さっき私たちに無賃乗車を薦めてくれた(?)女性は隣の車輌にいましたが、私たちが降りる駅に着く前にやってきて「次で降りるのよ」と教えてくれました。最後まで私たちのことを気にかけてくれて、ありがとう! 私たち、無事無賃乗車しちゃいました。(よい子のみなさんはまねしてはいけませんよ。私たちは「やむを得なかった」んですからね)
コペンハーゲン中央駅はこんな夜中なのにすごくたくさん人がいて、ファスト・フードのお店などもガンガン営業中です。さすが都会です。
ハンバーガーのいい匂いを振り切って、今度はちゃんと切符を買いに窓口へ行きました。
空港のホテル案内の女性が書いてくれた紙を見せ、ほんとうの目的地・フレデリクスハウンまでの切符を買いました。切符を見ると到着時刻は翌朝の6時49分。おおっ、6時間ちょっとで着くよ、8時間はかからないじゃん!と妙な喜び方をして、ブリーダーさんに電話しました。事情はホテルの人から聞いていた彼女から、わかったわ、その時間に迎えに行くからね。今度こそちゃんとおいでね〜、と言われ、双方大笑いしてしまいました。
ホームも人でごったがえしていました。夜中だけど、これだけ人がいるから恐くなくてありがたく思いました。私たちが見るからに外国人旅行者(しかもお上りさん風)なので、空港行きの電車が来たときには、そばにいた男性が「この電車が空港行きだよ、乗らなくていいの?」と教えてくれさえしました。いえ、ちょっと前にそこから来たばかりなんです、と答えるときには、内心(そんでこれから6時間以上もまた電車にのるんです)と付け加えて苦笑してしまいましたけど。
そのうち私たちの乗るはずの電車が来ましたが、どうも行き先表示が違うし、座席の車輌も見つからないし、でも絶対この電車のはずだし、と悩みました。ここで間違うとおおごとなので、必死に確認して歩きました。これほど人がたくさんいるのに、なぜか駅員さんがいなくて、まわりの人も旅行者っぽい人ばかりでわからず困りましたが、結局途中で車輌が切り離されるだろうこと、そのため車輌番号が飛んだり逆になったりしていることがわかり、無事乗車できました。
やっとみつけた指定席へ行くと、デカくてムサい男性が4人でーんと座り、なぜかみんなでバナナを食べています。座席の指定については、飛行機ですでに混乱があり、(座席指定って、あってなきが如きものなのか?)という気持ちになっていたので、空いている席でもいいか、と見回しましたが、4人席全部が空いているところはありません。若い女の子(?)ばかりでの夜行列車ですから、安全のためにもみんなで固まっているべきだし、と思い、オジさんたちに「あの〜、この席は」と切り出すとどいてくれました。
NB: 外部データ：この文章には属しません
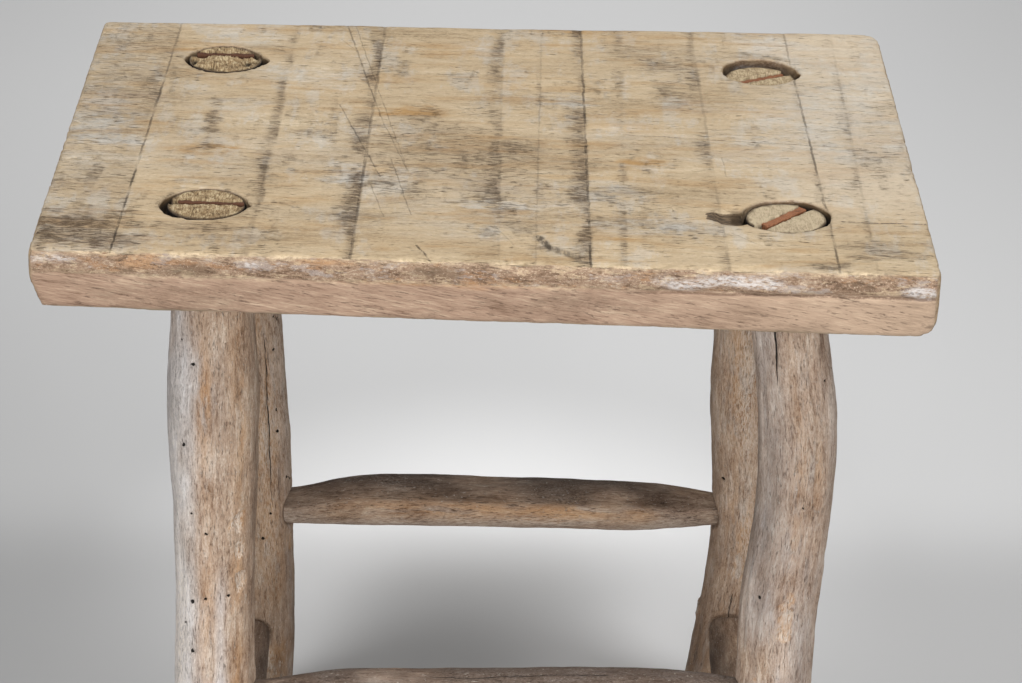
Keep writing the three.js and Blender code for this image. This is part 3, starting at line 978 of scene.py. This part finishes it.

やれやれ、と荷物を置いて落ち着きました。前回のスウェーデン旅行記で書いたX2000の4人掛けの席と同じで、まん中に大きなテーブルがあり、ここに飛行機で出されたけど食べなかったスナックやジュースを並べてくつろぐことができました。
さて。
今回の旅行記を書くにあたって、コペンハーゲンとフレデリクスハウンってどのくらい離れてるんだろう、と調べてみました。
なんと、電車の走行距離にしておよそ420キロ(私の地図での測量による)。東京駅から東海道線にのると関ヶ原に着いてしまいます。東北線で北上すると岩手県に入るくらい。
ひえー。
わかったときには1人で笑い転げてしまいました。間違うにもほどがある...。
そんなことは知らない(いや、よく考えればわかりそうなものだけど)そのときの私たちは「ちゃんと電車に乗れてよかったね。電車の中はあったかくていいね(ホームはさすがに寒かった)。6時間以上も乗るのに、電車賃安いね(1人5,000円しなかった)。飛行機の中で食べなかったスナックとか持ってきといて正解だったね(小腹が空いていた)。みんな一緒に座れてよかったね、でもバナナの皮は捨ててほしかったね(さっきまで座ってたオジさんたちが捨てずに行っちゃった)」と、全くあせりもせず、実に明るく楽しくおしゃべりしていました。
いえ、ガイドブックを開いて、この地図も見て場所を確認したことはしたのですが、一目見てすごく遠いことはわかったので、みんなで「遠いね」と言っただけで、ガイドブックをきっぱり閉じ、考えるのをやめたんです。正解でしたね。はは...。